AB 878 (Kalra) - Reasonable Accommodations for Victims of Domestic Violence - Provides that an owner or an owners’s agent shall, upon request, provide a reasonable accommodation to a tenant who is a victim or whose family or household member is a victim of domestic violence, sexual assault, human trafficking, etc.  The bill has been amended, but still contains a private right of action so CalRHA remains opposed. The bill is pending a vote on the Senate Floor.

 

Senate Bill 52 (Perez) - Rental Rate Algorithms - SB 52 restricts the use of rental pricing algorithms. Specifically, it bans offering such algorithms to competitors in the same or related market, prohibits knowingly using these algorithms, and forbids incorporating nonpublic competitor data into any rental pricing algorithm. CalRHA is opposed to SB 52, which is being heard on July 16th in the Assembly Privacy Committee.

 

Senate Bill 384 (Wahab) - Preventing Algorithmic Price Fixing Act: prohibition on price-fixing algorithm use - This legislation would ban the creation and employment of pricing algorithms that use the confidential, competitive data of rival companies.
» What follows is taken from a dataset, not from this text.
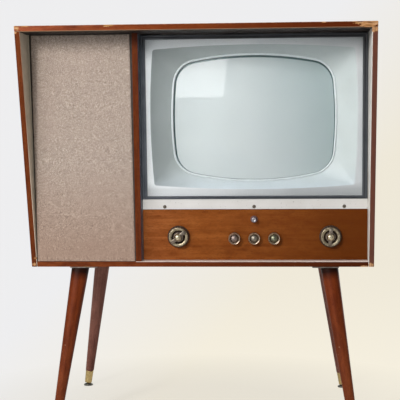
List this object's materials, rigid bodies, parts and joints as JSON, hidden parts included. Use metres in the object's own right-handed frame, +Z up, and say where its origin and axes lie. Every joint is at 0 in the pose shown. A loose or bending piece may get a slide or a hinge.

CalRHA is opposed to SB 384, which is being heard on July 16th in the Assembly Privacy Committee.

 

Senate Bill 522 (Wahab)  - Housing: Tenant Protections - This bill excludes, from the exemption to California’s just-cause eviction protections for housing issued a certificate of occupancy within the last 15 years, housing that is built to replace a housing unit substantially damaged or destroyed by a disaster, as specified.  Unfortunately, SB 522 will have the unintended consequence of discouraging the reconstruction of housing destroyed by disasters. CalRHA is opposed to SB 522, which will be heard next on the Assembly Floor.